Increasing the employment rate to collect more contributions before retirement at a slightly older age might be just the recipe needed to save the French pay-as-you-go systems of the state social security pension and Agirc-Arrco from a gloomy fate. At least Fillon thought so when he wrote the 2003 reform as the then pension minister. “The legislation has introduced a measure that goes beyond strictly parametric aspects of the reform by introducing a form of indexing of the length of working life and the lengthening retirement time according to life expectancy gains,” explains Pierre Chaperon, delegate director of Arrco.

“The 2003 reform fixes a goal of maintaining a career to retirement ratio of 1.79, which means that each gain in life expectancy should be split between one third in additional retirement and two thirds in lengthening working time and contributions,” says Angoulvant.

In that context, state social security old age insurance and Agirc-Arrco must carry out their reforms hand in hand, even if they face their own challenges and rely on different financial tools, such as the FRR and the Agirc-Arrco buffer fund. Often compared, these funds have little in common. “The FRR aims to compensate deficits in several basic retirement regimes, such as the Social Security old age insurance, the CNAV, or the retirement scheme for farm employees but also regional employees of Crédit Agricole, whereas the goal for Agirc-Arrco’s reserves is to keep them as a buffer fund and continue managing them on a paritarian basis,” says Poizat.

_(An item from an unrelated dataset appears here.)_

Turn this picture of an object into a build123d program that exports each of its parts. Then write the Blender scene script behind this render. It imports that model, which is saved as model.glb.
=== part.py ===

But despite their fundamental differences and complete organic independence - being under separate supervision with their specific governance and with few occasions to compare their work - one cannot deny some resemblance in their management methods. Both use modern approaches in defining financial strategy with the help of consultants and stress-tested actuarial hypotheses, implemented through tough tender offer rules and monitored with demanding reporting standards and a scrupulous scrutiny. In addition, both the Agirc-Arrco reserves and the FRR will continue to operate huge mandates that will attract asset managers who want to showcase their skills.